Permaneció varios años en la provincia de Guadalajara, y allí estaba todavía en 1801, cuando se negó también a firmar el concordato con la Santa Sede, convirtiéndose así en uno de los religiosos que más activamente contribuyeron al surgimiento del cisma francés. En 1803, Bonaparte solicitaba a Carlos IV el arresto del prelado francés, en virtud de unas supuestas cartas firmadas por el sacerdote. Por esta razón, el 12 de enero de 1804 Pedro Ceballos, ministro de Estado, firmaba un oficio que obligaba a Coucy a trasladarse a algún convento apartado del arzobispado de Sevilla, en el que el prelado francés debía permanecer bajo vigilancia del superior de dicho convento, y ajeno a toda labor pastoral y epistolar. El lugar elegido fue el convento de franciscanos observantes de Umbrete. Allí permaneció hasta el 7 de diciembre de 1805, fecha en la que se le permitió regresar a Guadalajara.

Esta segunda etapa en la ciudad alcarreña se alargó hasta 1811, cuando ésta fue invadida por las tropas napoleónicas, en el marco de la Guerra de la Independencia. Fue en este periodo cuando encontramos a monseñor Coucy en la provincia de Cuenca, y concretamente, como ya hemos dicho, en el pueblo de Villar de Olalla, donde permaneció hasta mediados de 1813. Ya antes de ello, desde el 2 de agosto de 1810, Coucy venía gozando de una renta de dos mil reales mensuales sobre los beneficios de la vacante del arcedianato de Moya, asignación que había venido a sustituir a la que Lorenzana le había otorgado, a él y a los canónigos que entonces lo acompañaban, algunos años antes. Y junto al resto de habitantes del pueblo, tuvo que esconderse literalmente en alguna ocasión, en las cuevas de la Peña del Cuervo, entre Altarejos, Valdeganga y la propia Villar de Olalla, cada vez que los franceses rondaban la comarca. En Villar de Olalla se encontraba todavía el 12 de abril de 1813, fecha en la que remitía una carta al sucesor de Lorenzana en el arzobispado de Toledo, el cardenal Luis de Borbón y Farnesio, nuevo arzobispo de Toldo, para felicitarle por su nombramiento como presidente del Consejo de Regencia.

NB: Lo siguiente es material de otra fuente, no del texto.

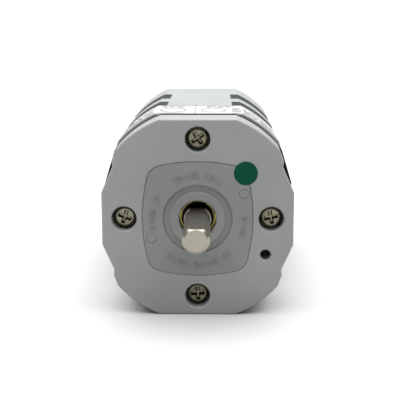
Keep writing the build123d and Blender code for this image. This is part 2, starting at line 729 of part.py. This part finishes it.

En 1814, reestablecida de nuevo la monarquía borbónica en el país vecino en la persona de Luis XVIII, acompañó a éste en su exilio temporal en la ciudad flamenca de Gante, durante los llamados “Cien Días”. En 1816 presentó finalmente su renuncia a la diócesis de La Rochelle, siendo nombrado poco tiempo después, en agosto de 1817, arzobispo de Reims, y dos años más tarde se separaba públicamente del cisma de la Petite Eglise. En 1822 fue nombrado además miembro de la Cámara de los Pares, que había sido creada por el monarca francés en 1814, a imitación de la británica Cámara de los Lores, y falleció en su sede de Reims el 9 de marzo de 1824, seis meses antes que su protector, el rey Luis XVIII.